The story is told through beautifully drawn animation, catchy musical numbers and dialogue entirely made up of rhyming couplets. Alongside Butler, Bridgerton’s Simone Ashley stars as Alice and Game of Thrones star Emilia Clarke as the evil Queen of Hearts, whose back story unfolds throughout the film.
It turns out that all she wanted for Christmas as a child was a pet Bandersnatch, a fantasy creature from Carroll’s original book – but her letter to St Nick got lost in the mail. Now, she hates Christmas and everything associated with it.
Anyone watching will relate to that feeling of longing for a specific Christmas present as a child – so what was Butler’s Bandersnatch?
“Maybe I was being insensitive, but I wanted a Formula One car before I understood that maybe we actually had no money as a family and a Formula One car might not be coming my way,” he recalls with a smile.
The following year, a young Butler got a Scalextrics set instead.
“I went in a huff for a while and pretended it wasn’t good enough. But really, I loved it,” he admits. “I used that until it broke [around] my last birthday, maybe a year ago.”
And while he says he’s “got out a bit of the Christmas feel” as an adult, the actor fondly recalls another festive tradition – watching It’s a Wonderful Life and The Wizard of Oz at Christmastime as a child. The latter isn’t technically a Christmas movie, but often airs during the festive season.

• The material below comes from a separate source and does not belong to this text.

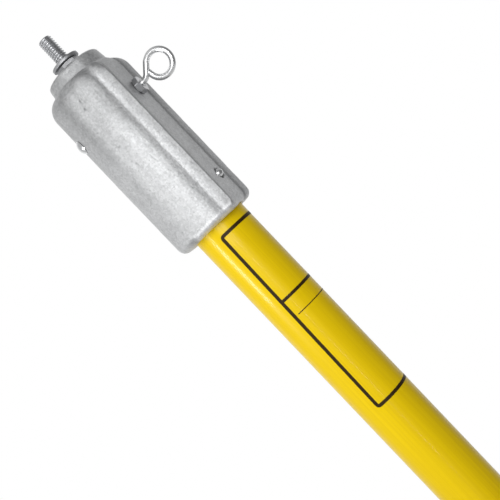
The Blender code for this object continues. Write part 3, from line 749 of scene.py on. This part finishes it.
def nut_mesh(name, flats, bottom, top, thread_radius, pitch):
    """A nut with 30-degree corners and a real thread in its bore."""
    face = flats / 2 * FACE_SHARE
    bore_length = top - bottom - 2 * BORE_LEAD
    bore_rows = round(bore_length / pitch * 10)

    def reach(angle):
        return hexagon_reach(angle, flats)

    rings = [
        round_ring(thread_radius + BORE_LEAD, top),
        round_ring(face, top),
        hexagon_ring(reach, lambda r: top - max(r - face, 0.0) * CORNER_SLOPE),
        hexagon_ring(reach, lambda r: bottom + max(r - face, 0.0) * CORNER_SLOPE),
        round_ring(face, bottom),
        round_ring(thread_radius + BORE_LEAD, bottom),
    ]
    for row in range(bore_rows + 1):
        height = bottom + BORE_LEAD + bore_length * row / bore_rows

        def bore(angle):
            crest = thread_radius + BORE_CLEARANCE
            return crest - pitch * thread_sink(angle, height, pitch) * 0.9

        rings.append(hexagon_ring(bore, lambda r: height))
    return skin(name, rings, joined=True)


# %% Jam nut
STUD_PITCH = INCH / 18
STUD_RADIUS = 5 / 32 * INCH
JAM_FLATS = 0.5 * INCH
JAM_NUT_TURN = radians(28.7)
jam_low, jam_high = (corner.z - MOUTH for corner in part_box("jam_nut"))
jam_mesh = nut_mesh("jam_nut_threaded", JAM_FLATS, jam_low, jam_high, STUD_RADIUS, STUD_PITCH)
place_piece("jam_nut_threaded", jam_mesh, dull_zinc, "jam_nut", ["jam_nut"],
            turn=Matrix.Rotation(JAM_NUT_TURN, 4, "Z"), sharp=25.0)

# %% Seat washer
WASHER_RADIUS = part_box("seat_washer")[1].x
WASHER_BORE = 4.35 * MM
WASHER_EDGE = 0.4 * MM
WASHER_BURR = 0.15 * MM
WASHER_LEAD = 0.3 * MM
washer_low, washer_high = (corner.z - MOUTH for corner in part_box("seat_washer"))


def washer_mesh():
    """Stamped from sheet: the top edge is rolled over and the bottom one has a small burr."""
    burr = WASHER_BURR
    outline = arc(WASHER_RADIUS - WASHER_EDGE, washer_high - WASHER_EDGE, WASHER_EDGE, 90, 0, 5)
    outline += arc(WASHER_RADIUS - burr, washer_low + burr, burr, 0, -90, 3)
    outline += arc(WASHER_BORE + burr, washer_low + burr, burr, -90, -180, 3)
    outline += arc(WASHER_BORE + WASHER_LEAD, washer_high - WASHER_LEAD, WASHER_LEAD, 180, 90, 4)
    return turned("seat_washer_stamped", outline)


place_piece("seat_washer_stamped", washer_mesh(), dull_zinc, "washer",
            ["seat_washer"])

# %% [markdown]
# ## The tool stud
#
# The stud is a hexagon head screw put in from inside the nose. Only its thread shows, but the
# head goes with it, because someone may open the model later. Head and rod are two skins in
# one mesh.

# %% Tool stud
STUD_HEAD_HEIGHT = 13 / 64 * INCH
STUD_CHAMFER = 0.75 * MM
stud_low, stud_tip = (corner.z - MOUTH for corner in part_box("tool_stud"))
stud_seat = stud_low + STUD_HEAD_HEIGHT


def stud_mesh():
    thread = threaded_rings(STUD_RADIUS, STUD_PITCH, stud_seat - 1.0 * MM, stud_tip,
                            chamfer=STUD_CHAMFER)
    face = JAM_FLATS / 2 * FACE_SHARE

    def reach(angle):
        return hexagon_reach(angle, JAM_FLATS)

    head = [
        round_ring(2.0 * MM, stud_low),
        round_ring(face, stud_low),
        hexagon_ring(reach, lambda r: stud_low + max(r - face, 0.0) * CORNER_SLOPE),
        hexagon_ring(reach, lambda r: stud_seat),
    ]
    work = bmesh.new()
    work.from_mesh(skin("tool_stud_thread", thread))
    work.from_mesh(skin("tool_stud_head", head))
    mesh = bpy.data.meshes.new("tool_stud_threaded")
    work.to_mesh(mesh)
    work.free()
    return mesh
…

“I learned so much from that movie. It is amazing what you can take out of movies when you’re a kid. And Christmas was the time that the whole family – it was a big family – we’d all get together and watch The Wizard of Oz,” he reminisces.
Now, Butler hopes to have made a film that will join the ranks of those classic Christmas movies.
“This is one that I would watch, you could watch with kids, the whole family. It’s a very clever script and I think it works on all those levels.
“There’s just so many funny modern references – you know, Santa using a GPS to get around the world, drinking oat lattes. There’s so many asides about working conditions and taxes,” he chuckles.
“It’s really funny, I’ve sat watching it with adults and kids alike and at times I was like, the adults are getting even more out of this than the kids.
“I do think it’s hard to get that movie that blends both – where kids can enjoy it and the adults can enjoy it. Sometimes they’re enjoying the same moment, sometimes they’re enjoying completely different moments.”
But behind the jokes, there’s a deeper message, he says.
“[It‘s] everybody coming together in Santa’s big family. He’s friends with them all. Then they become friends with everybody else in Wonderland. It’s kind of cool to see Santa and Prancer having words with the Mad Hatter and the White Rabbit and the March Hare and Alice.
“The imagination is great, it really takes you to another place.”
He hopes Kiwi viewers experience a sense of being transported to that place, though we don’t get the Northern Hemisphere white Christmas usually portrayed on screen.
“I often miss the snow at Christmas too,” Butler reflects.
“I spend sometimes Christmas in LA and it’s very un-Christmassy here too. But I try to get back to Scotland, though nowadays it’s rarely snowy there as well – but the movie is about so much more than that.
“It is about, in all your imperfections, you try to do your best and you try to be kind. It’s that simple,” he says, pointing out that St Nick is just about “the most imperfect Santa that you could get”.
“And it’s not just that being kind is good, you know – it comes back to you. It’s almost about karma. At the end, just by her [The Queen of Hearts] being kind, it doesn’t even matter anymore what Christmas present she gets, because she just feels better about herself, and suddenly her world starts to brighten up and lighten up.
“So I think there’s a lot of small, subtle messages, and then the bigger messages about kindness and love and everybody coming together at Christmas.”
The Night Before Christmas in Wonderland will be available to watch in New Zealand on Neon and Sky Go from December 1 and will air on Sky Movies Family on December 24.